Many investors in equity index products use the official closing index level as their benchmark for trading. But when trading futures, how can you execute against the closing index price?
Basis Trade at Index Close (BTIC) solves this problem by allowing you to trade futures at a fixed spread to the closing underlying index level. This works when a buyer and seller agree to trade futures contracts, but instead of agreeing to a specific price, they agree to a spread, or basis, to be added to that day’s closing index level to determine the futures price. This basis is agreed upon before the day’s index level is known. The value of the basis depends on the all-in financing rate, dividends and the time left to contract maturity. The value can be either negative or positive. Once the official closing index level is published, the actual futures are transacted at a price equal to the closing index level plus the agreed-upon spread.
A fund manager benchmarked to the Russell 1000 Index receives an inflow of $20 million to be put to work at that night’s closing index level. At the current index level of 1,176.10, she calculates that the fair spread between the Russell 1000 futures and the cash index is -340. She submits a bid to buy 170 Russell 1000 futures at that spread versus the evenings closing index level.
At the same time, a trader on the equity finance desk of a large investment bank concludes he could save money by replacing his short physical stock position in the Russell 1000 constituents with futures. He calculates that he needs to sell those futures at a basis of -340 or higher. He sees the fund manager’s bid and hits it.
The trade is executed. Having sold the futures, the equity finance desk then enters a portfolio trade to buy a $20 million index-replicating stock basket at the closing market price to reduce his short stock position as planned.
The BTIC trade is complete.
Shortly after 4 p.m. Eastern Time (ET) the official Russell 1000 index close of 1,177.03 is published. The trade is now settled. The fund manager buys 170 Russell 1000 futures at a price of “eleven seventy-three, spot, sixty-three” , which is a $3.40 negative basis to the closing index level, and the equity finance trader sells them at the same price.

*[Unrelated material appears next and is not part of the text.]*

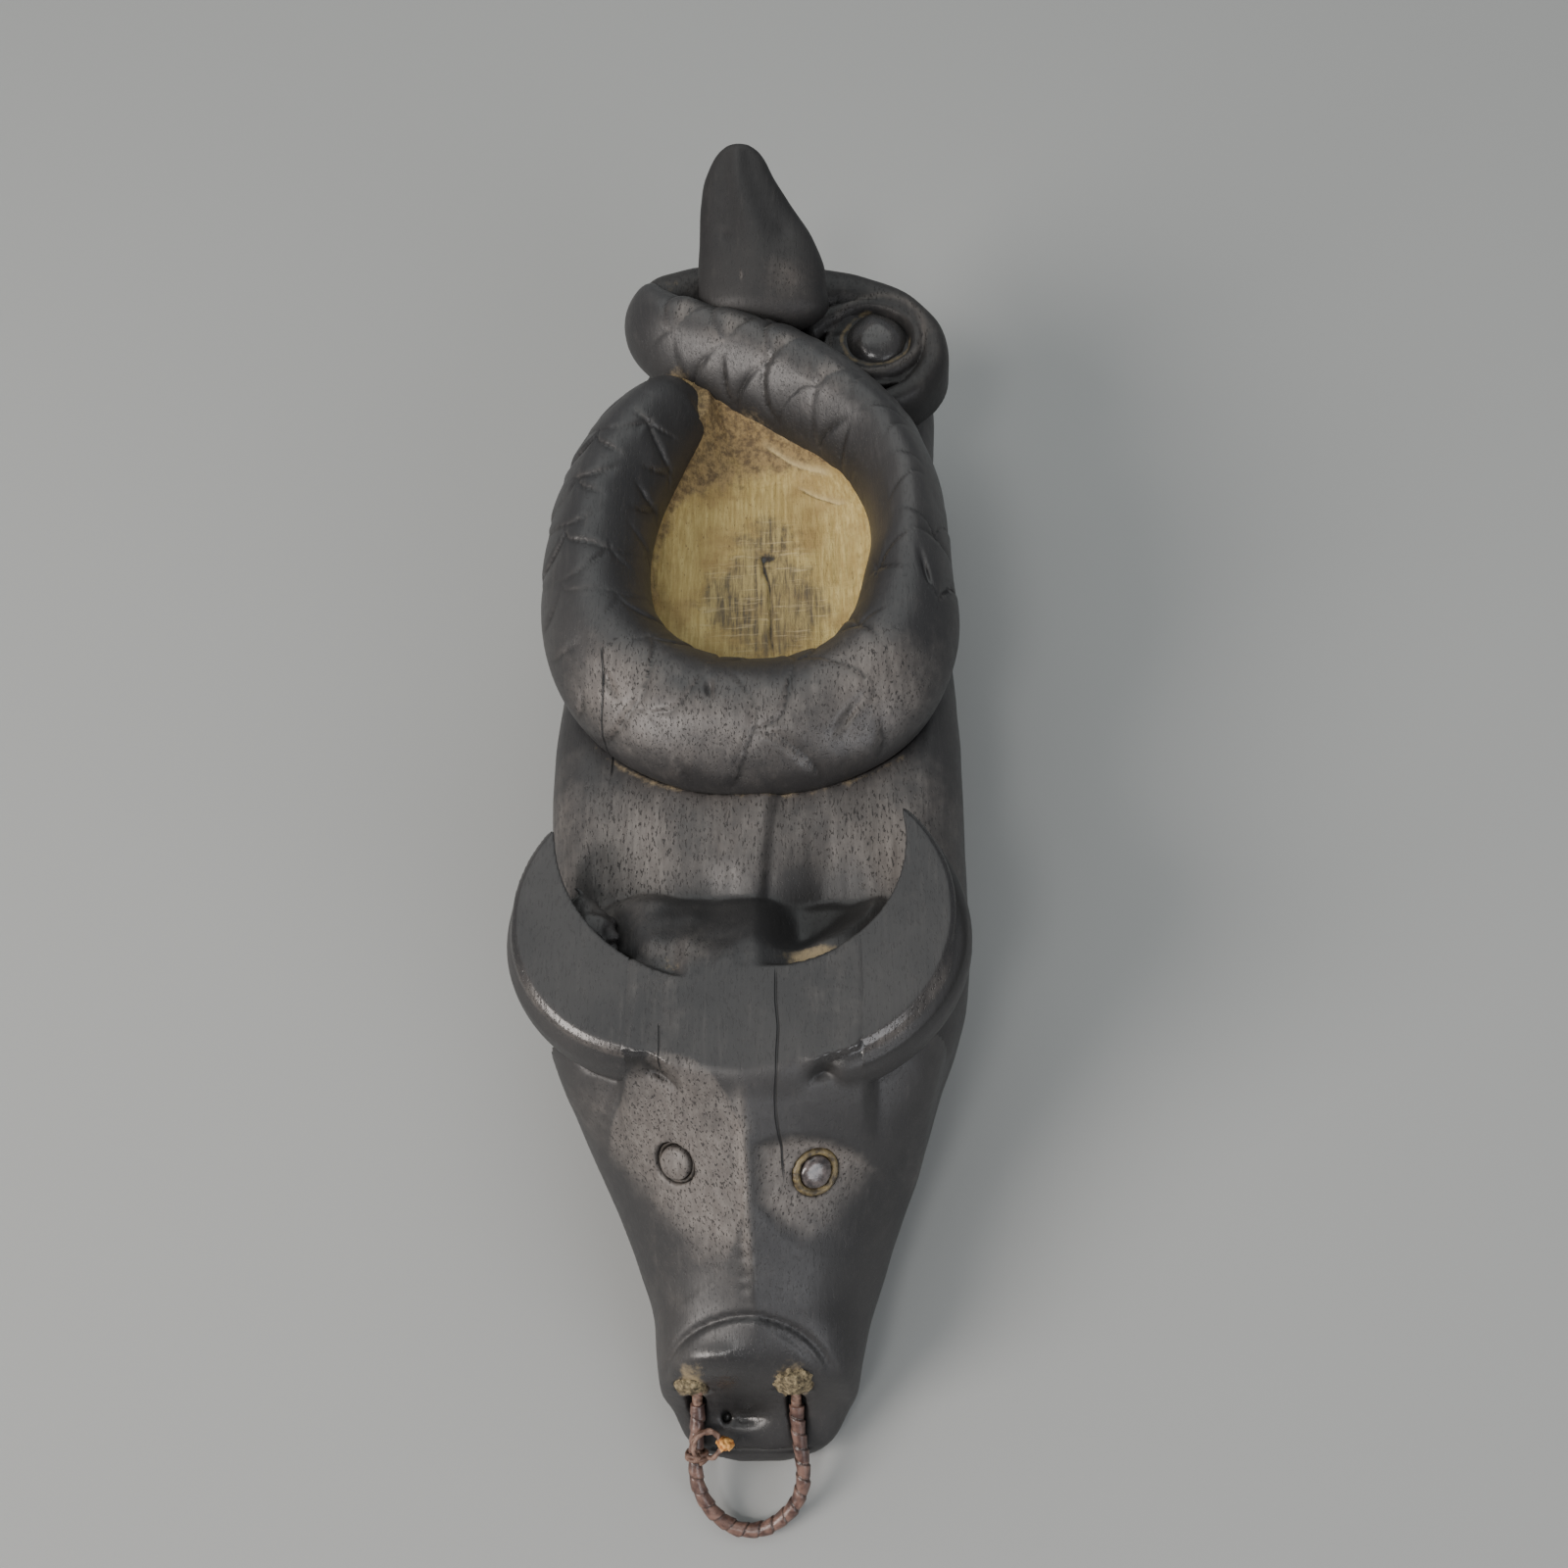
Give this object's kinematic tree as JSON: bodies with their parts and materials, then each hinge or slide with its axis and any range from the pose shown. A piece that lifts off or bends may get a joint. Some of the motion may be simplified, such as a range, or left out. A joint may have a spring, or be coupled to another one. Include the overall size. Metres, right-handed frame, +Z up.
{
  "type": "carved ox yoke ornament",
  "caption": "Long carved dark-wood ox head and neck with flat crescent horns, a coiled snake round a dished well, and a swinging bound nose ring.",
  "frame": {"origin": "on the flat base, below the middle of the ox's neck", "axes": "+Z up from the flat base, -Y towards the ox's muzzle, +Y towards the snake's snout, +X to the viewer's right when facing the muzzle's tip from the front"},
  "size_m": [0.0841, 0.2595, 0.0833],
  "materials": {
    "dark_wood": "near-black hand-polished hardwood, satin on the flats, worn paler on the raised scales",
    "pale_wood": "raw ochre wood, matt",
    "bedding": "dull yellow-brown resin or wax bedding",
    "packing": "pale granular packing, matt",
    "cord": "brown twisted cord",
    "binding": "brown flat strip wound in stepped turns, low sheen",
    "tie_end": "orange-brown cut end of the tie"
  },
  "bodies": {
    "carving": {"ox_block": "dark_wood", "left_horn": "dark_wood", "right_horn": "dark_wood", "horn_dowels": "pale_wood", "left_eye": "dark_wood", "right_eye": "dark_wood", "left_eye_bedding": "bedding", "right_eye_bedding": "bedding", "well_floor": "pale_wood", "snake_coil": "dark_wood", "snake_tail": "dark_wood", "snake_head": "dark_wood", "tail_peg": "dark_wood", "coil_dowels": "pale_wood", "head_dowel": "pale_wood", "left_nostril_packing": "packing", "right_nostril_packing": "packing"},
    "nose_ring": {"ring_core": "cord", "ring_binding": "binding", "ring_tie": "cord", "tie_end": "tie_end"}
  },
  "joints": [
    {"name": "nose_ring_swing", "type": "hinge", "parent": "carving", "child": "nose_ring", "pos_m": [-0.0029, -0.1004, 0.0164], "axis": [-1, 0, 0], "range_deg": [0, 60]}
  ]
}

A wide range of market participants use BTIC for an off-exchange block trade or through the order book where available. We have seen how index fund managers can use BTIC and also how it allows equity finance, index arbitrage and stock loan traders to optimize their holdings between futures and physical stock. Other participants include equity swap traders who use BTIC when hedging market-on-close trade exposures and index option traders who use BTIC to take advantage of the surge in volume at the cash close to adjust futures delta hedges with minimal impact. The BTIC order book is open 23-hours-a-day, allowing real-time price discovery in the futures basis as investors around the globe submit orders against the next index close.